For me the Inauguration was an important moment of pause and clarity in the middle of our nation’s clashing factions. This is akin to the kind of respite my patients will often experience as moments of peace, lucidity and refreshment in the midst of their difficulties. One such respite occurred recently in a therapy session I had with a patient of mine named Anna who had been with me for two years. Suffering from debilitating self-critical depression and suicidal thoughts, Anna, now 40 years of age, had always been at war with herself, her family, and her co-workers.
In this particular session there was a breakthrough. Anna reported on how much she was loving her new apartment. She also told me that she was tired of hand-me-downs and had just, for the first time, bought herself some new bed linens and a comforter — a small, but telling, gesture. She also described how plants that people had given her that had always died in the past were now growing profusely. “There was this one plant,” she told me, “that committed suicide on itself. It had only one leaf left, and it grew a new one that collapsed on the old one and broke the branch. I took that branch and put it in water, and now it has lots of roots. I think I’ll plant it in dirt this weekend.”
Feeling unwanted and unloved, Anna had lived her life on the go, never really putting down roots. Instead she was waiting for a person to come forward to love her, offer her a home, and in general rescue her. Now, slowly but steadily, Anna had come to a truce with herself. She began to speak of herself lovingly, therapeutically like a good parent. As she did with the formerly “suicidal” plant she was learning to tend to herself by making a comfortable home for herself, and was thrilled and surprised by her own growth. In Anna’s war tenderness appeared and showed itself, branch by branch, leaf by leaf.
Interestingly, President Joe Biden has over the years frequently quoted lines from the Irish poet and playwright, Seamus Heaney’s The Cure at Troy. All of Heaney’s prose offers the expectation that conditions can change and improve. He wrote this play during “The Troubles” — the name given to the conflict that raged on between Protestants and Catholics in Northern Ireland for 30 years until just before the turn of the century. His inspiration was the 1990’s political situation in South Africa. It moved him, as it has so many, that when he was released from his long stay in prison Nelson Mandela exhibited a great generosity of spirit. Refusing to seek revenge for his imprisonment and for apartheid, and rather than incite a war, as many had feared, he offered a helping hand to try to heal the nation.

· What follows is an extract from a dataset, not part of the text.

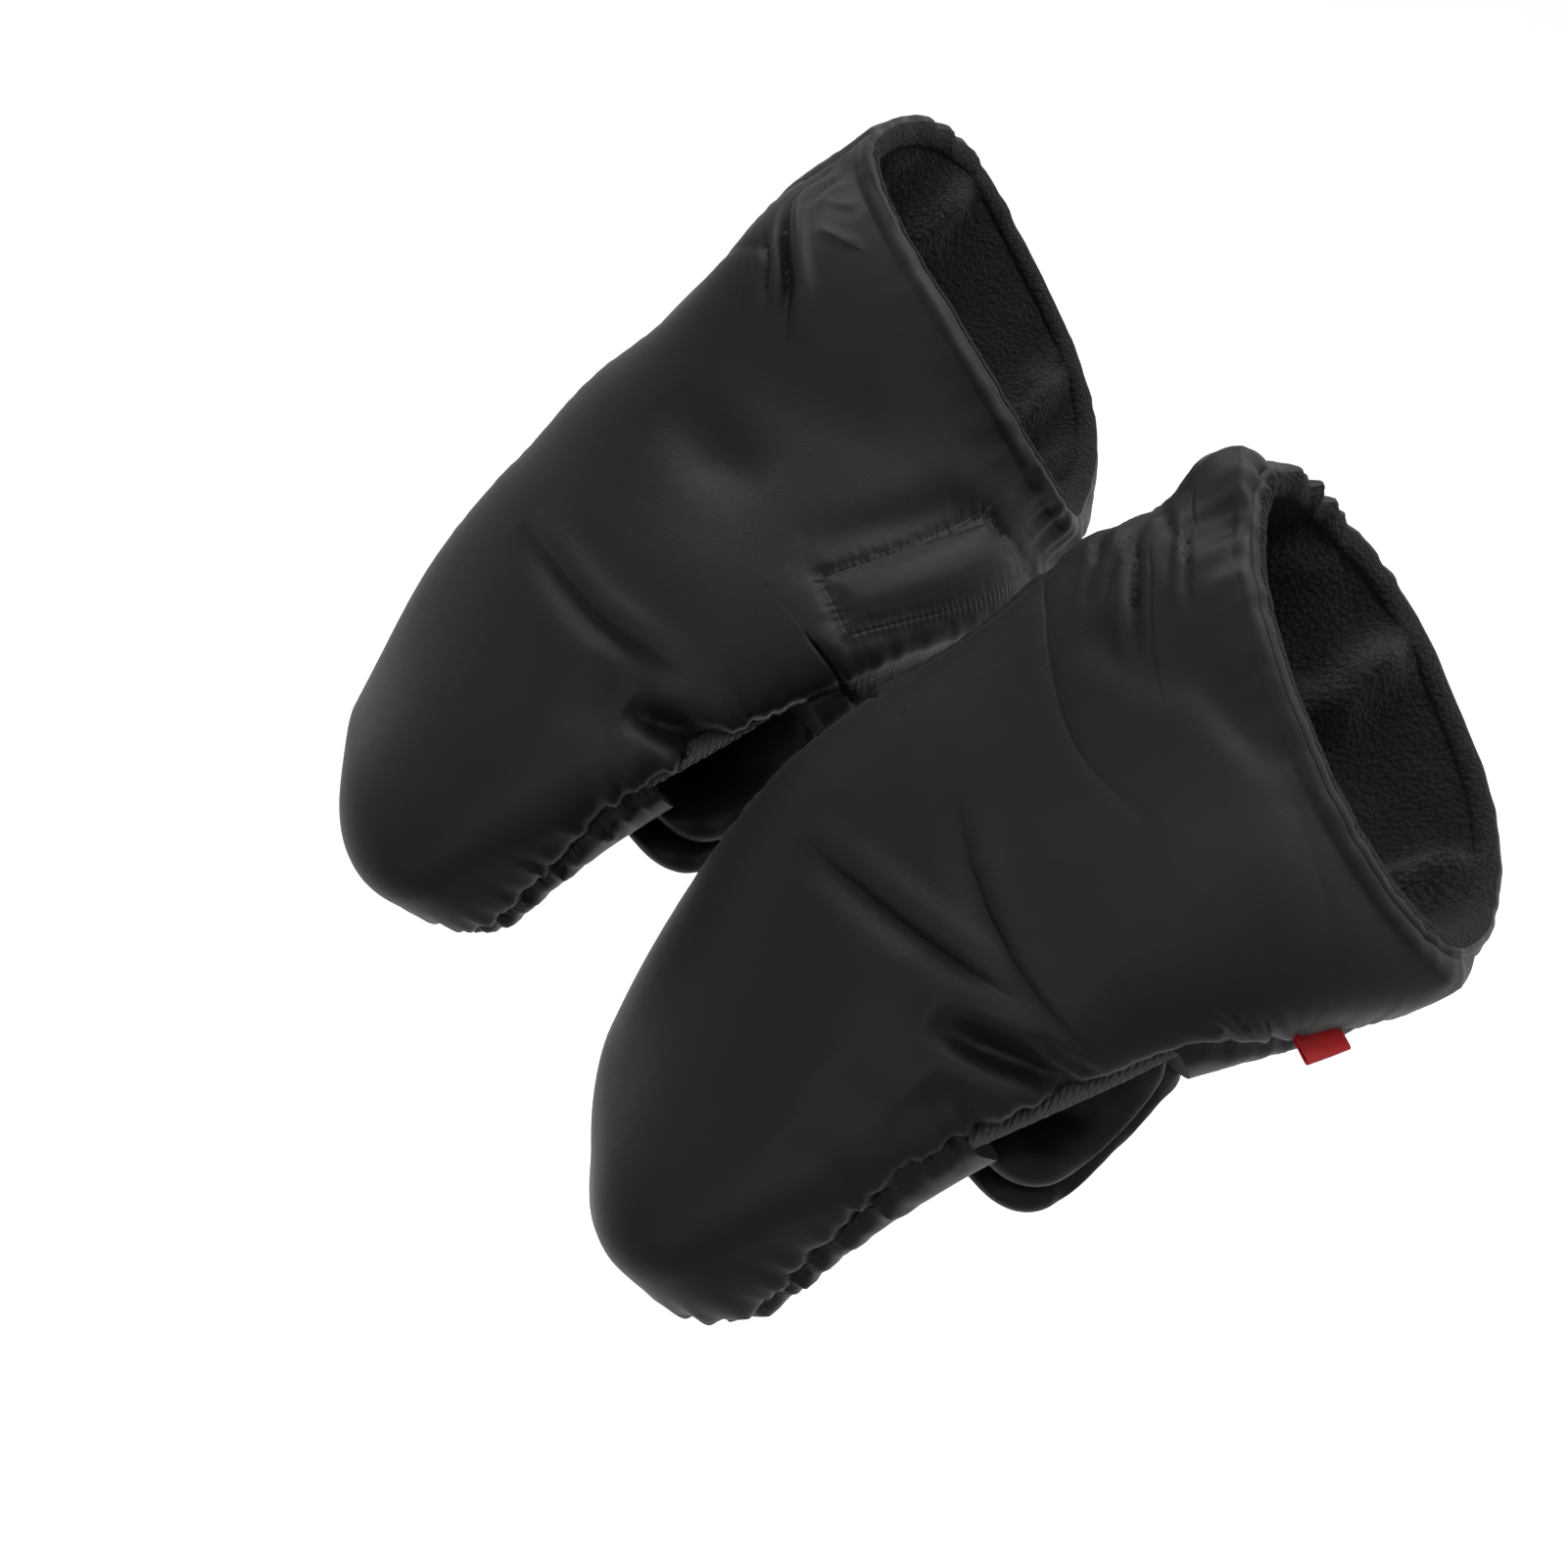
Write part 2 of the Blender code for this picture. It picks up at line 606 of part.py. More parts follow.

So hope for a great sea-change
On the far side of revenge.
Believe that further shore
Is reachable from here.
Believe in miracles
And cures and healing wells.
What is the cure and where do we find healing wells? I believe it can be found in tenderness. Tenderness as therapy for ourselves, for each other and for our nation. At the inauguration the 22-year-old poet laureate Amanda Gorman’s poem The Hill We Climb sounded a clarion call to us all. She asked us to bravely join in a sea-change or risk losing all that is precious.
When day comes we step out of the shade,
aflame and unafraid,
the new dawn blooms as we free it.
For there is always light,
if only we’re brave enough to see it.
If only we’re brave enough to be it.
I believe that our fate is not up to the gods but rather lies in the glowing light of tenderness that lives in each of our hearts.